Source excerpt:
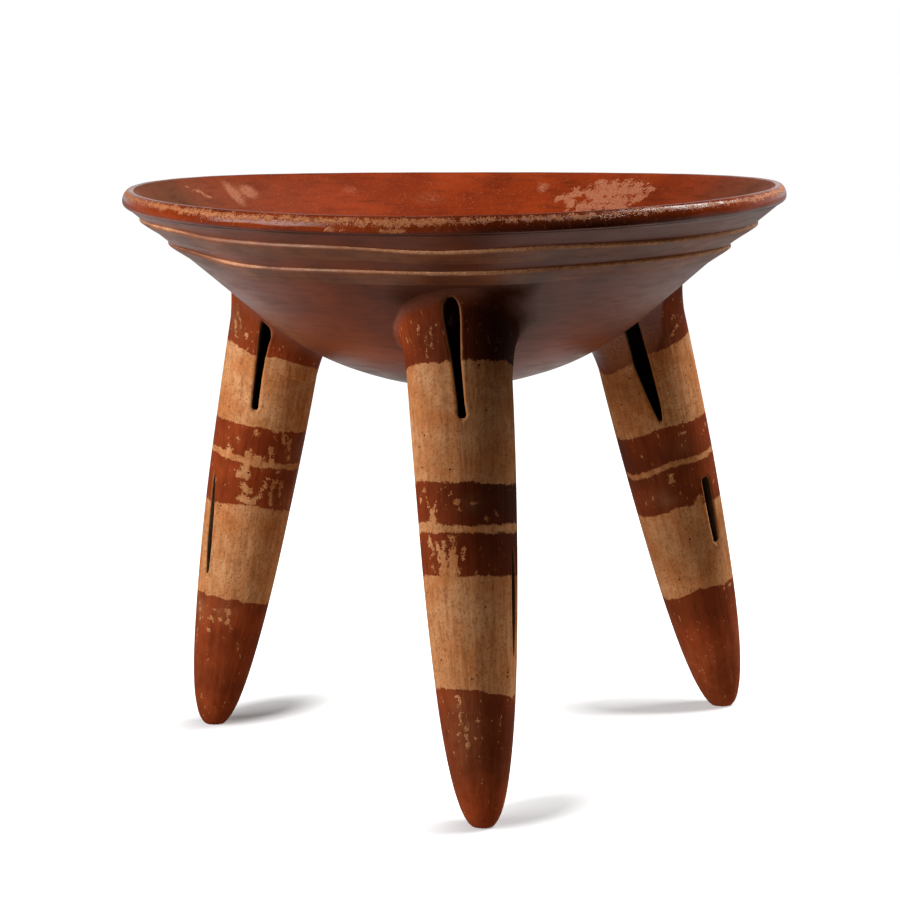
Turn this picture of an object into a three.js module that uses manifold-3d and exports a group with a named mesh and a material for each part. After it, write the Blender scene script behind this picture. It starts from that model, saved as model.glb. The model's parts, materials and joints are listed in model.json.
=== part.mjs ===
// Tripod rattle bowl in slipped and burnished earthenware.
// A wide shallow bowl stands on three hollow, tapering, slit legs. Loose fired-clay
// pellets lie in each leg and rattle when the bowl is moved.
// Millimetres and degrees, Z up. The origin is on the floor, under the middle of the rim.

import * as THREE from 'three';
import { mergeVertices } from 'three/addons/utils/BufferGeometryUtils.js';
import Module from 'manifold-3d';

const wasm = await Module();
wasm.setup();

// Driving dimensions of the bowl.
const rimRadius = 120;
const undersideHeight = 135.5;
const bellyRadius = 108.7;
const wallLean = 39.8;
const wallThickness = 6;
const luteGap = 0.3;

// A hand-built bowl is never true: its rim is tilted, saddled and twisted by these heights,
// which fade towards the middle with the square of the radius.
const rimTilt = 1;
const rimSaddle = 1.35;
const rimTwist = -0.45;

// The coil that thickens the lip: it overhangs the wall outside and is wiped down inside.
const rollHeight = 5.92;
const rollOverhang = 1.7;
const rollShoulder = 2.8;
const rollTopDrop = 3.4;
const rollInsideReach = 3.4;
const neckDepth = 0.6;

// The two applied ridges below the lip. Their lengths are taken along the wall: bare wall
// above each one, a crisp shoulder up to its crest, and a long tail wiped down below it.
const upperRidgeDrop = 6.7;
const ridgeLand = 3.5;
const ridgeShoulder = 1.2;
const ridgeTail = 8.5;
const ridgeProud = 0.9;
const ridgeBedDepth = 1.3;
const ridgeTailEdge = 0.1;

// The legs: one taper for all three, each set under the bowl with its own lean.
const legRadius = 18.1;
const legTaperLength = 180;
const legRun = 194;
const legWall = 4.5;
const tipSolidLength = 14;
const footWear = 1;
const rootInset = 41.7;
const rootHeight = 150;
const legSplay = 33;
const taperPowerShare = 0.36;

// The knife-cut slit at a leg's root widens upwards. The leaf-shaped slit is lower down.
const rootSlitLength = 40;
const rootSlitHead = 6;
const rootSlitFoot = 2.2;
const leafSlitHeight = 78;
const leafSlitLength = 36;
const leafSlitWidth = 3;

// Each leg departs from those sizes by its own shares. Its turns are degrees round the bowl
// for the leg, and degrees round the leg, from outwards, for its slits.
const legs = [
  {
    name: 'front', rootTurn: 270.9, footTurn: 274.6, insetShare: 1, splayShare: 1.01, girthShare: 0.995,
    rootSlit: { turn: -13, tilt: 3.2, lengthShare: 0.8, headShare: 1.03, footShare: 1 },
    leafSlit: { turn: 55, heightShare: 0.95, lengthShare: 1.03, widthShare: 1 },
  },
  {
    name: 'left', rootTurn: 153.7, footTurn: 161, insetShare: 1.046, splayShare: 0.7, girthShare: 0.993,
    rootSlit: { turn: 78, tilt: -0.6, lengthShare: 1.04, headShare: 0.93, footShare: 1.09 },
    leafSlit: { turn: 33, heightShare: 1.01, lengthShare: 1.06, widthShare: 1 },
  },
  {
    name: 'right', rootTurn: 25.1, footTurn: 29.4, insetShare: 0.973, splayShare: 1.37, girthShare: 1.011,
    rootSlit: { turn: -127.5, tilt: 4.6, lengthShare: 1.15, headShare: 1.1, footShare: 1 },
    leafSlit: { turn: -81, heightShare: 1.1, lengthShare: 0.86, widthShare: 1.2 },
  },
];

// The luting coil round each leg's root, drawn out into a flare on the bowl.
const collarHeight = 19;
const collarFlare = 5.6;
const collarEdge = 0.8;

// The rattle pellets, which lie side by side where the leg grows too narrow for them.
const pelletRadius = 4;
const pelletGap = 0.4;
const pelletCount = 3;

// How finely the round forms are faceted, and how far cutters run past what they cut.
const bowlSides = 72;
const legSides = 24;
const bellySteps = 8;
const legSteps = 12;
const flareSteps = 5;
const boreSteps = 3;
const slitSteps = 3;
const rollSteps = 3;
const bisections = 30;
const overrun = 12;

const leanAngle = THREE.MathUtils.degToRad(wallLean);
const bellyCentreHeight = undersideHeight + bellyRadius;
const seatRadius = rimRadius - rollOverhang;
const upperRidgeTop = seatRadius - upperRidgeDrop * Math.cos(leanAngle);
const ridgePitch = (ridgeShoulder + ridgeTail + ridgeLand) * Math.cos(leanAngle);
const ridgeTops = [upperRidgeTop - ridgePitch, upperRidgeTop];

const clay = {
  burnished: new THREE.MeshStandardMaterial({ color: 0x8c3a20, roughness: 0.38, metalness: 0 }),
  lip: new THREE.MeshStandardMaterial({ color: 0x9a3c1c, roughness: 0.34, metalness: 0 }),
  ridge: new THREE.MeshStandardMaterial({ color: 0x8f5636, roughness: 0.5, metalness: 0 }),
  leg: new THREE.MeshStandardMaterial({ color: 0xb5794a, roughness: 0.62, metalness: 0 }),
  collar: new THREE.MeshStandardMaterial({ color: 0x7c3320, roughness: 0.5, metalness: 0 }),
  pellet: new THREE.MeshStandardMaterial({ color: 0xa4683f, roughness: 0.8, metalness: 0 }),
};

// Merges a geometry's corners and drops triangles that have no area.
function weld(geometry) {
  const bare = geometry.clone();
  bare.deleteAttribute('normal');
  bare.deleteAttribute('uv');
  const merged = mergeVertices(bare);
  const from = merged.getIndex().array;
  const kept = [];
  for (let i = 0; i < from.length; i += 3) {
    const [a, b, c] = [from[i], from[i + 1], from[i + 2]];
    if (a !== b && b !== c && c !== a) {
      kept.push(a, b, c);
    }
  }
  merged.setIndex(kept);
  return merged;
}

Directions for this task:
State how many lines include the string "with", and nothing more.

Problem solution:
3